多くの国民が望むところですが、諸刃の刃でもある軍につき、そろそろ本気で考えるときに来ているような気がします。詳細な点は、次回の書評からといたしますが、基本事項は、二人の著者が示していますので紹介します。
1. 軍の統帥権を天皇直轄とせず、内閣の中に置くこと。
2. 軍の指揮権は、内閣総理大臣に属するものとする。
3. 陸軍・海軍・空軍と、機能的に別組織となっていても、陸軍大臣、海軍大臣、空軍大臣を置かず、国防大臣1名とすること。
4. 情報機関は、内閣総理大臣の管轄とする。
5. 軍の政治介入を防止する法の整備をする。
東京裁判で、東条元首相が証言したように、陸軍大将でもあった東条氏に、海軍の情報がほとんど入らなかったという愚行を繰り返してはなりません。陸軍は長州、海軍は薩摩人脈があり対立していたため、軍としての統一政策が取れなかったという経緯がありました。
自衛隊に、そのような派閥はなさそうですが、別の派閥が生じていると聞きます。詳しく知りませんが、「制服組」と「背広組」の対立を何かの本で読みました。敗戦の経験を踏まえ、シビリアンコントロールの思考から、制服組の上に立つ背広組、という組織が作られました。

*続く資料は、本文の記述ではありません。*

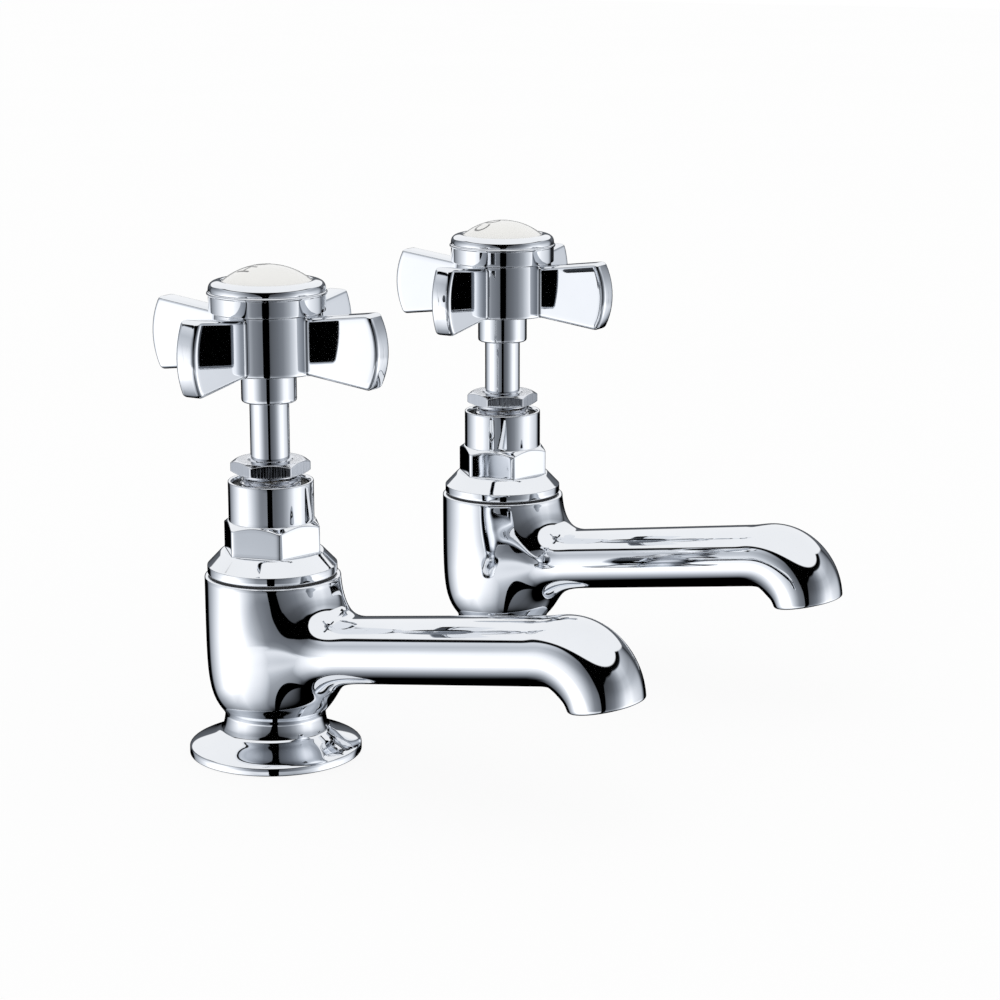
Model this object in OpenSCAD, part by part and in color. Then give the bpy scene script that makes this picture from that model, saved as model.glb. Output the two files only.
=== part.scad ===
// A pair of long nose pillar taps with cross handles and rising spindles, as fitted to a bath.
// Millimetres. X runs along the spouts, Z is up, and the deck lies at z = 0, midway between the taps.
// The hot tap stands at -Y and the cold tap at +Y. Both are drawn shut.

/* [Pair] */
// Distance between the two taps, centre to centre
tap_spacing = 130; // [110:1:230]
// Thickness of the deck that the backnuts clamp
deck_t = 18; // [6:1:26]

/* [Tail] */
// Outer radius of the tail's pipe thread, 3/4 inch
tail_r = 13.22; // [12:0.01:14]
// Length of the tail below the deck
tail_len = 50; // [48:1:70]
// Radius of the inlet bore up the tail
inlet_r = 8; // [6.5:0.25:9]
// Depth of the thread relief grooves
relief_depth = 0.8; // [0.4:0.1:1.2]
// Outer radius of the washer under the deck
tail_washer_r = 20; // [18:0.5:24]
// Thickness of the washer under the deck
tail_washer_t = 3; // [1.5:0.5:4]
// Height of the backnut
backnut_h = 12; // [8:0.5:14]
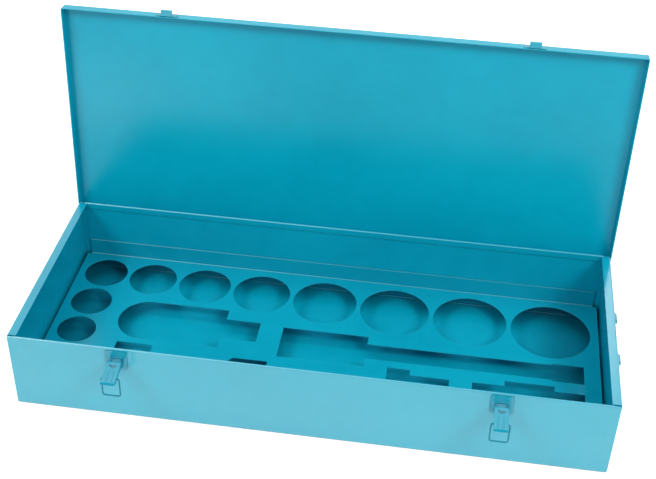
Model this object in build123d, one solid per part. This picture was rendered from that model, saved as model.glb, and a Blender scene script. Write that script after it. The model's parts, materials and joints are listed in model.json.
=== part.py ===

簡単な言葉で言いますと、武官が文官の下位に立つ組織です。の厳しい訓練と、緊張の実働配置についている現場の自衛官より、財務・経理・人事など、事務処理を担う自衛官の方が、優位に立っています。大臣折衝や広報活動などは背広組が行い、制服組は、表に顔を出しません。
敗戦直後、GHQの支配下にあった時なら、疑問は言えなかったのでしょうが、73年間もこの状況だとすれば、隊員で無い私でも違和感を覚えます。会社の組織で例えますと、汗を流す現場の社員を、事務所にいる社員が指揮・命令するような形になります。
憲法が隊員の存在を否定し、日陰者にしていますのでこういう形になるのですが、現場の自衛官の士気は、果たして保たれているのでしょうか。
専守防衛とは言いながら、一旦ことが生じれば命をかける隊員なのに、現場経験のない背広組の下位に置くという組織は、誰が見ても不都合です。事前の準備なしに、憲法が改正され、軍が正式に再建されますと、これまでの矛盾が一気に表面化し、国政の乱れの原因となる恐れもあります。
私は、2冊の本を読みながら、むやみに憲法改正を急がず、再建後の軍が、正しく機能できるよう、事前の検討と環境整備がいると思わされました。愚かな野党が、今のように憲法論議を拒絶し続けるとすれば、令和の日本には光が見えません。文在寅大統領の韓国は敵意を日本へ向け続け、このおかしな人物がいつ衝突の火種となるのか、気が抜けなくなっています。
中国、ロシア、北朝鮮、韓国、米国、EUなど、国際情勢を考えますと、自衛隊が現状のままで良いはずはありません。それでも憲法改正を拙速にしてはならないと、国民である私たちにも、難しい判断が迫られています。
息子たちに言います。令和の日本は、お前たちの時代です。家族の幸せと平和を願うのなら、明日からの書評を共に考えてください。